Services are tightly coupled through synchronous calls. Adding a new consumer requires modifying the producer. Failures cascade across services.

Solution

Use events and a message broker for loose coupling:

# Producer: publishes events without knowing consumers
class OrderService:
def __init__(self, db, event_bus):
self.db = db
self.event_bus = event_bus

def place_order(self, order_data):
order = self.db.save(order_data)

# Publish event - don't care who listens
self.event_bus.publish('order.placed', {
'order_id': order.id,
'user_id': order.user_id,
'total': order.total,
'items': order.items,
})
return order

# Consumer 1: Email service
@event_bus.subscribe('order.placed')
async def send_confirmation(event):
await email.send(event['user_id'], 'Your order is confirmed')
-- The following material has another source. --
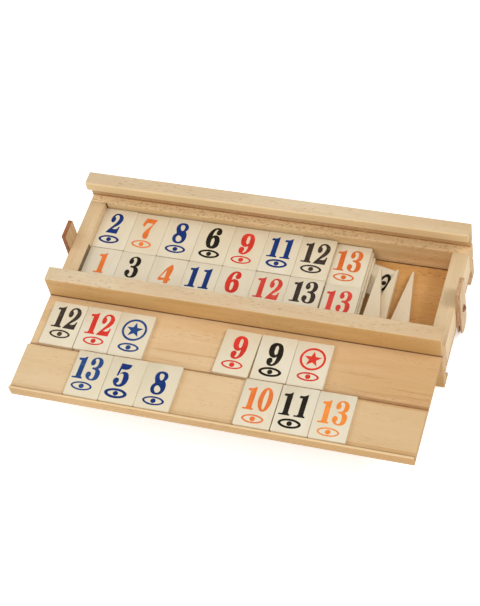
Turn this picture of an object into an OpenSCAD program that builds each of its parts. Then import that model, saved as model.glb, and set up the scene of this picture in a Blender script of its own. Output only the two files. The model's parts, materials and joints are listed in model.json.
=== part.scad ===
// Wooden rummy tile case: a rail-sided tray of numbered tiles, with one tile
// rack docked in the slot of its front rail and three rack feet in the tray.
// Millimetres. X runs along the rails, Y from front to back, Z up.
// The origin is the middle of the whole outline on the table.

/* [Case] */
// Length of the rails, floor and rack
case_l = 300; // [290:5:330]
// Depth of the case over both rails
case_d = 105; // [105:1:106]
// Height of the rails
case_h = 61; // [61:0.5:62]
// Thickness of each rail
rail_t = 12; // [12:0.1:12.4]
// Thickness of each end wall
wall_t = 12.2; // [11.5:0.1:12.2]
// Thickness of the floor board
floor_t = 3.6; // [3:0.1:3.6]

/* [Grooves] */
// Height of the rail lip above the lid groove
lip_h = 8; // [7.5:0.1:8]
// Height of the groove that takes two racks as a lid
lid_groove_h = 13.6; // [13.4:0.1:14]
// Depth of the lid groove and of the bottom groove
groove_depth = 5.6; // [5.6:0.1:6]
// Height of the groove under the floor that stores a rack
bottom_groove_h = 10; // [9.4:0.1:10]
// Height of the rail lip below the bottom groove
bottom_lip_h = 2.6; // [2.4:0.1:2.8]
// Depth of the rebate that holds the edges of the floor
floor_rebate = 2.5; // [1.5:0.1:2.5]
// Depth of the docking slots in the outer faces of the rails
dock_depth = 4; // [3.9:0.1:4.2]
// Height of the lower docking slot above the table
low_dock_z = 17.6; // [17:0.1:18]

/* [Rack] */
// How far the docked rack reaches in front of the case
rack_reach = 87.4; // [87.3:0.1:88]
// Height of the docked rack's flat underside above the table
rack_z = 37.3; // [37:0.1:37.4]
// Thickness of the rack at its upper tile bed
rack_thin = 3.7; // [3.5:0.1:3.7]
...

# Consumer 2: Analytics (added later, no change to producer!)
@event_bus.subscribe('order.placed')
async def track_analytics(event):
await analytics.track('purchase', event['total'])

# Consumer 3: Inventory
@event_bus.subscribe('order.placed')
async def reserve_inventory(event):
for item in event['items']:
await inventory.reserve(item['sku'], item['qty'])

Benefits:
  • Add consumers without touching producers
  • Services can fail independently
  • Natural audit log (event stream)
  • Replay events for debugging or rebuilding state



Tools: RabbitMQ, Kafka, Redis Streams, AWS SQS/SNS, NATS

Why

Events decouple producers from consumers. New features are added by subscribing to events, not modifying existing code.